HR Today Nr. 12/2021: Serie – Sozialversicherungen

Berufliche Vorsorge mitgestalten: Die Arbeit als Stiftungsrat

Die berufliche Vorsorge steckt im Reformstau. Damit die Renten weiterhin gesichert sind, müssen Pensionskassen die Verantwortung dafür selbst übernehmen. Diese zunehmend komplexere Aufgabe obliegt dem Stiftungsrat als oberstem paritätisch zusammengesetztem Führungsorgan.

Der Stiftungsrat ist das oberste Organ einer Stiftung, womit auch die wichtigsten Führungsaufgaben in dessen Hand liegen. Ein Stiftungsratsmandat ist eine anspruchs- und verantwortungsvolle Aufgabe, die das Interesse und die Bereitschaft voraussetzt, sich mit der beruflichen Vorsorge auseinanderzusetzen. Erforderlich sind fundierte Kenntnisse zu den Rechtsgrundlagen, der Versicherungstechnik, Kapitalanlagen und dem Rechnungswesen. Das stark dynamische Umfeld stellt hohe Ansprüche an das Gremium: Stiftungsräte sind verpflichtet, sich ständig weiterzubilden, um diese Aufgabe gewissenhaft zu bewältigen.

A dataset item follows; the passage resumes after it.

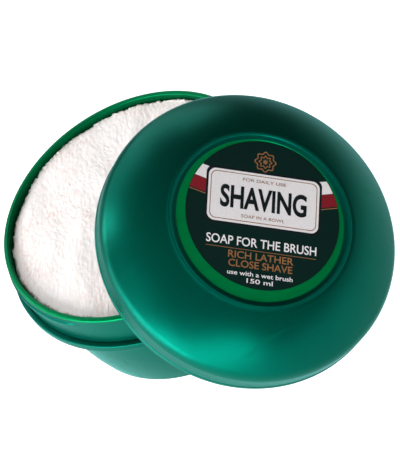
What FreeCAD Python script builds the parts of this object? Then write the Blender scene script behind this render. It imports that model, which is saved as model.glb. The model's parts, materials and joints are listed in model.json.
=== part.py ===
import FreeCAD, Part
import math
import os

import Sketcher

# Shaving soap in a screw-lidded plastic bowl, in millimetres.
# The jar stands upright on the table with its axis on Z; the lid leans on it towards -Y.

# ---------------------------------------------------------------- driving sizes

SIZES = {
    # jar
    "jar_height": 49.1,
    "neck_height": 12.2,
    "neck_radius": 49.6,
    "neck_wall": 2.0,
    "rim_round": 0.9,
    "flange_step": 2.3,
    "flange_thickness": 3.0,
    "flange_round": 0.5,
    # outer bowl
    "foot_inset": 4.2,
    "foot_width": 2.6,
    "foot_round": 0.7,
    "foot_recess": 2.2,
    "base_thickness": 1.8,
    "bowl_wall": 1.8,
    "waist_inset": 4.2,
    "waist_drop": 8.1,
    "side_bulge_radius": 100.0,
    "cove_radius": 7.0,
    "bowl_top_width": 2.6,
    # socket where the cup is welded into the bowl
    "socket_inset": 1.9,
    "socket_depth": 1.3,
    "weld_clearance": 0.15,
    # cup inside the bowl
    "cup_gap": 0.5,
    "cup_wall": 1.6,
    "cup_depth": 10.9,
    "cup_corner_radius": 4.0,
    "cup_cone_height": 5.2,
    # soap
    "soap_headspace": 2.3,
    "soap_crown": 1.4,
    "soap_gap": 0.05,
    # thread shared by neck and lid
    "thread_pitch": 5.0,
    "thread_turns": 0.8,
    "thread_depth": 0.7,
    "thread_root_height": 2.0,
    "thread_crest_height": 0.7,
    "thread_embed": 0.5,
    "thread_clearance": 0.3,
    "neck_thread_rise": 5.1,
    "neck_thread_start": 257.0,
    "lid_thread_rise": 3.0,
    # lid
    "lid_wall": 1.2,
    "skirt_setback": 4.7,
    "dome_height": 16.9,
    "dome_width": 20.7,
    "skirt_round": 0.6,
    "dome_start_angle": 41.9,
    "dome_end_angle": 67.5,
    "dome_side_radius": 46.2,
    "dish_depth": 0.9,
    "dish_slope_width": 2.0,
    "crown_wall": 1.5,
    "closed_gap": 1.0,
    # seal ring under the lid
    "seal_inset": 1.3,
    "seal_width": 3.2,
    "seal_thickness": 1.0,
    "seal_clearance": 0.15,
    # printed discs
    "lid_label_margin": 2.4,
    "lid_label_offset": 2.1,
    "base_label_margin": 5.0,
    "label_thickness": 0.12,
    # how the lid leans on the jar
    "lean_tilt": 40.83,
    "lean_clearance": 1.3,
    "ceiling_clearance": 0.5,
}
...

Vielfältige Kompetenzen gefragt

Der Stiftungsrat sorgt für die ordnungsmässe Durchführung der Vorsorge. Art. 51a BVG umschreibt dessen zentrale Gesamtleitungs- und Überwachungsaufgaben und konkretisiert unübertragbare Aufgaben. Grob können die Führungsaufgaben im Interesse der Versicherten in drei Tätigkeitsbereiche unterteilt werden: Gestalten, Lenken und Entwickeln.

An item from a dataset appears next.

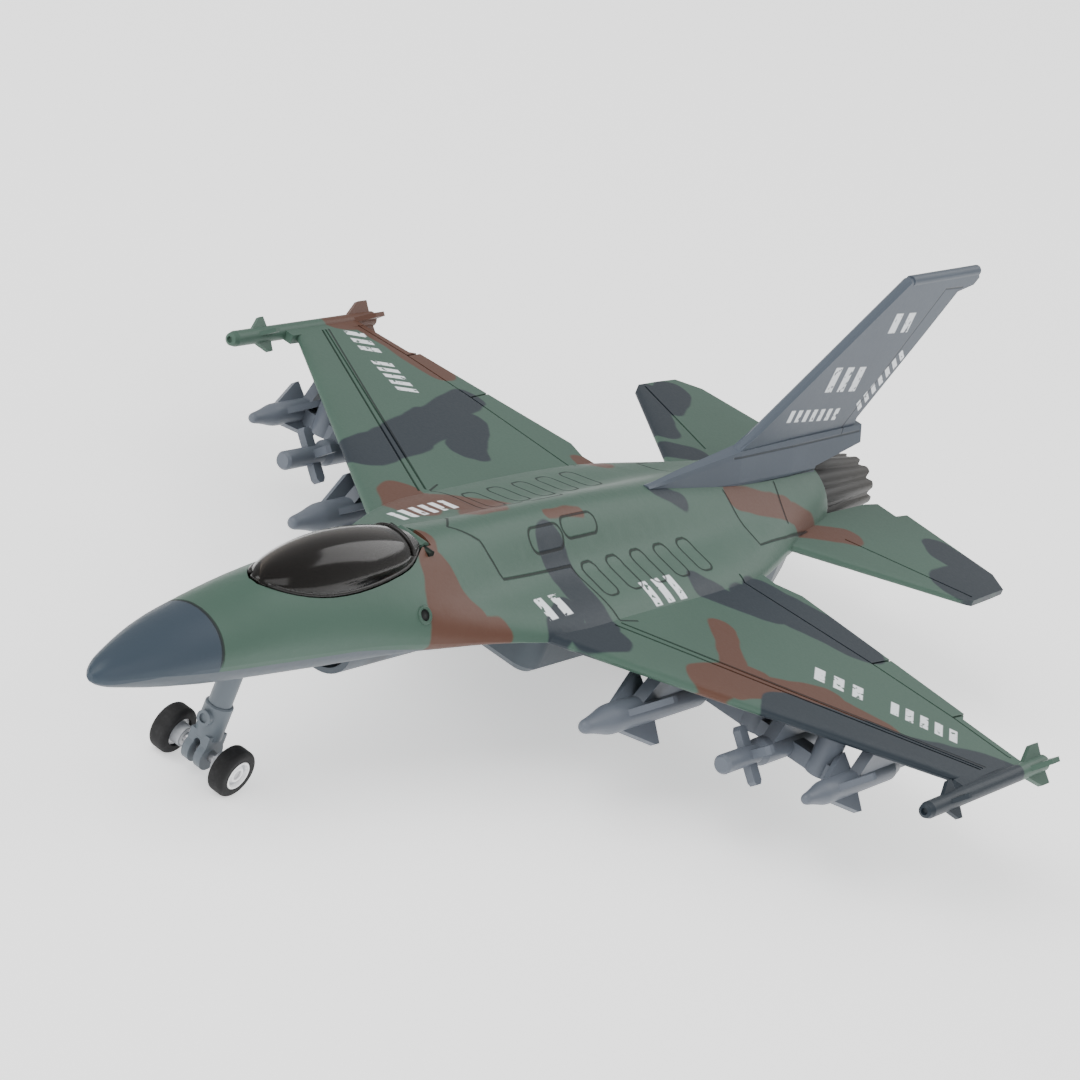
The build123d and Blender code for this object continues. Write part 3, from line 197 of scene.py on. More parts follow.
class Finish:
    """Nodes of one material, ending in a Principled shader."""

    def __init__(self, name):
        self.material = bpy.data.materials.new(name)
        self.material.use_nodes = True
        self.tree = self.material.node_tree
        self.tree.nodes.clear()
        place = self.node("ShaderNodeTexCoord", out="Object")
        self.place = self.vector("SCALE", place, {3: 1 / MM})
        self.x, self.y, self.z = (self.part(self.place, axis) for axis in range(3))

    def node(self, kind, settings=None, sockets=None, out=0):
        """Any node: its settings first, then the values or links of its sockets."""
        made = self.tree.nodes.new(kind)
        for name, value in (settings or {}).items():
            setattr(made, name, value)
        for key, value in (sockets or {}).items():
            socket = made.inputs[key]
            if isinstance(value, Value):
                self.tree.links.new(value.socket, socket)
            elif socket.type == "RGBA" and len(value) == 3:
                socket.default_value = tuple(value) + (1.0,)
            else:
                socket.default_value = value
        return Value(self, made.outputs[out])

    def part(self, vector, axis):
        """One component of a vector."""
        return self.node("ShaderNodeSeparateXYZ", {}, {0: vector}, out=axis)

    def upwards(self):
        """How far the surface faces up, from -1 to 1."""
        return self.part(self.node("ShaderNodeNewGeometry", out="Normal"), 2)

    def vector(self, operation, first, others, out=0):
        """Vector Math node."""
        return self.node("ShaderNodeVectorMath", {"operation": operation}, {0: first, **others}, out=out)

    def mix(self, factor, first, second):
        """Mix of two colours."""
        return self.node("ShaderNodeMix", {"data_type": "RGBA"}, {0: factor, 6: first, 7: second}, out=2)

    def noise(self, scale, detail=2.0, place=None):
        """Noise from 0 to 1; the scale is in features per millimetre."""
        sockets = {"Vector": place or self.place, "Scale": scale, "Detail": detail}
        return self.node("ShaderNodeTexNoise", {}, sockets)

    def flat(self, x, y):
        """Point in a plane as a vector."""
        return self.node("ShaderNodeCombineXYZ", {}, {0: x, 1: y})

    def inside(self, distance, soft):
        """1 where a distance is below zero, fading out over a soft edge."""
        sockets = {0: distance, 1: soft, 2: -soft, 3: 0.0, 4: 1.0}
        return self.node("ShaderNodeMapRange", {"interpolation_type": "SMOOTHSTEP"}, sockets)

    def ramp(self, value, start, end):
        """0 to 1 between two values, smoothly."""
        sockets = {0: value, 1: start, 2: end, 3: 0.0, 4: 1.0}
        return self.node("ShaderNodeMapRange", {"interpolation_type": "SMOOTHSTEP"}, sockets)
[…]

Zu den nicht übertragbaren Aufgaben des Stiftungsrats gehören unter anderem:

  • die Vertretung der Stiftung nach aussen,
  • die Orientierung der Anspruchsberechtigten über ihre Rechte und Pflichten,
  • die Auswahl der externen Organe,
  • der Erlass von Reglementen,
  • das Festlegen der Organisation
  • sowie die Aufsicht über die Geschäftsführung und die Verwendung des Pensionskassenvermögens.

Als oberstes Organ bestimmt der Stiftungsrat die Ziele und Grundsätze der Vermögensverwaltung sowie die Durchführung und Überwachung des Anlageprozesses. Externe Partner können das Vermögen jedoch verwalten sowie die Liquidität planen und überwachen. Daneben können einzelne Aufgabenbereiche delegiert werden. Etwa die Geschäfts- und Buchführung oder das Erstellen der Jahresrechnung sowie des Jahresberichts.

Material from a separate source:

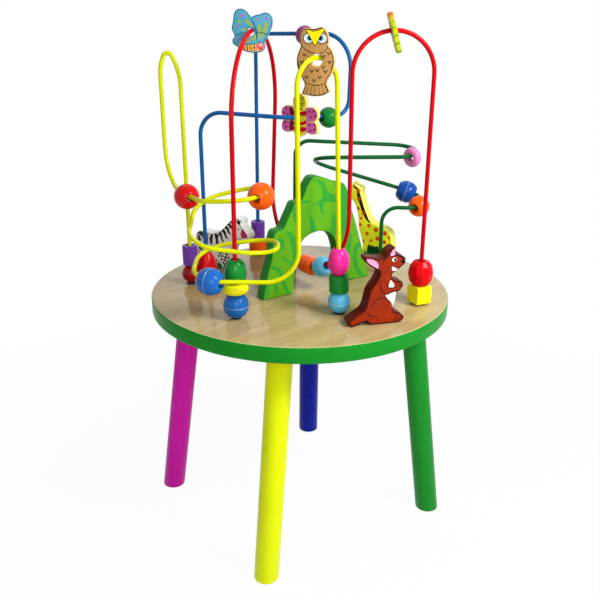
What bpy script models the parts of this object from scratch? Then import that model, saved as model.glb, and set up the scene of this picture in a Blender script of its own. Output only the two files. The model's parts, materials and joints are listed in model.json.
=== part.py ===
"""Activity table: a round wooden play table with four splayed legs.

Four bent steel wires stand on the top and carry sliding wooden beads and flat
wooden figures. Four thick flat figures are screwed to the top.
Metres, +Z up, the floor at z = 0, the origin on the floor under the middle of
the top. +X is to the right and +Y is away from someone who stands in front.
"""
import math

import bmesh
import bpy
from mathutils import Matrix, Vector

# Driving dimensions, in metres and degrees
MM = 0.001
FIT_GAP = 0.0003            # between pieces that touch or rest on each other

TABLE_HEIGHT = 0.292        # floor to the upper face of the top
TABLE_RADIUS = 0.175
TOP_THICKNESS = 0.018
TOP_EDGE_ROUND = 0.0015
TOP_STEPS = 64

LEG_RADIUS = 0.014
LEG_INSET = 0.041           # rim to leg axis, at the underside of the top
LEG_SPREAD = 0.0345         # how far a foot stands further out than its top
LEG_EDGE_ROUND = 0.0015
LEG_STEPS = 24

BOLT_RADIUS = 0.004
BOLT_IN_LEG = 0.034
BOLT_IN_TOP = 0.0055
BOLT_CHAMFER = 0.0008
BOLT_END_ROOM = 0.0006      # left at each end of a bolt's hole

WIRE_RADIUS = 0.0024
WIRE_IN_TOP = 0.0100        # how deep a wire's end goes into the top
WIRE_END_ROOM = 0.0006
BEND_ERROR = 0.00015        # how far a bend's flats may cut inside its round

GROMMET_RADIUS = 0.0070
WIDE_GROMMET_RADIUS = 0.0090
GROMMET_HEIGHT = 0.0015
LOW_GROMMET_RADIUS = 0.0055  # where a bead covers the grommet
LOW_GROMMET_HEIGHT = 0.0008
GROMMET_WALL = 0.0015
GROMMET_SLEEVE = 0.0080

BORE_PLAY = 0.0022          # a bead's bore radius over the wire's radius
WIDE_BORE_PLAY = 0.0028     # the same for beads that follow a bend
BEAD_GAP = 0.0005           # between stacked beads
SEAT_GAP = 0.0004           # from a wire to the side of the bore it carries
BEAD_EDGE = 0.0010
GROOVE_DEPTH = 0.0007
GROOVE_HALF = 0.0006
BEAD_STEPS = 16

PLATE_ROUND = 0.0008        # rounding along the edges of the flat figures
SLIDER_THICKNESS = 0.0052
SLIDER_HOLE_PLAY = 0.0005
FIGURE_THICKNESS = 0.016
MOUNTAIN_THICKNESS = 0.0145
SOFT_TURN = 75.0            # outline corners that turn less are cut once

SCREW_RADIUS = 0.00175
SCREW_HEAD_RADIUS = 0.0036
SCREW_HEAD_HEIGHT = 0.0022
SCREW_RECESS = 0.0035       # how far the head lies above the underside
SCREW_IN_FIGURE = 0.0130
SCREW_TIP = 0.0030

# The legs: name, angle of the top end and of the foot, extra spread, colour
LEGS = (
    ("front", -98.4, -102.4, -0.0040, (0.76, 0.88, 0.010)),
    ("right", -8.2, -9.2, 0.0010, (0.013, 0.254, 0.027)),
    ("back", 84.1, 85.0, -0.0010, (0.004, 0.016, 0.223)),
    ("left", 172.9, 173.2, 0.0020, (0.485, 0.017, 0.275)),
)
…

Zusammensetzung eines Stiftungsrats

Ein Stiftungsrat sollte so klein sein, dass eine effiziente Willensbildung möglich ist, und so gross, dass seine Mitglieder das erforderliche Fachwissen und die Erfahrung aus verschiedenen Bereichen einbringen können. Der Stiftungsrat einer registrierten Vorsorgeeinrichtung setzt sich paritätisch zusammen, das heisst aus der gleichen Anzahl Vertreter seitens des Arbeitgebenden sowie der Arbeitnehmenden (Art. 51 BVG). Auch in der beruflichen Vorsorge wird auf das bewährte Schweizer Milizsystem abgestellt: Versicherte sollen bei ihrer Pensionskasse über wichtige strategische Entscheide und die Leistungspalette mitbestimmen. Eine Stiftungsrätin oder ein Stiftungsrat kann somit die berufliche Vorsorge mitgestalten. Das Wahlverfahren des Stiftungsrats sowie die Zusammensetzung, Konstituierung (inklusive Wahl des Präsidenten und Festlegung der Zeichnungsberechtigung) und Beschlussfassung müssen reglementarisch festgelegt werden. Bei einer grösseren Vorsorgeeinrichtung ist dies auch durch die Bildung von Ausschüssen möglich, welche die Beschlüsse des Stiftungsrats vorbereiten und ausführen. Rentnerinnen und Rentner haben keinen Anspruch auf eine Stiftungsratsvertretung, ausser wenn dies reglementarisch vorgesehen ist. Zulässig ist zudem die Wahl aussenstehender Fachpersonen, um die Fachkompetenz des obersten Gremiums zu stärken.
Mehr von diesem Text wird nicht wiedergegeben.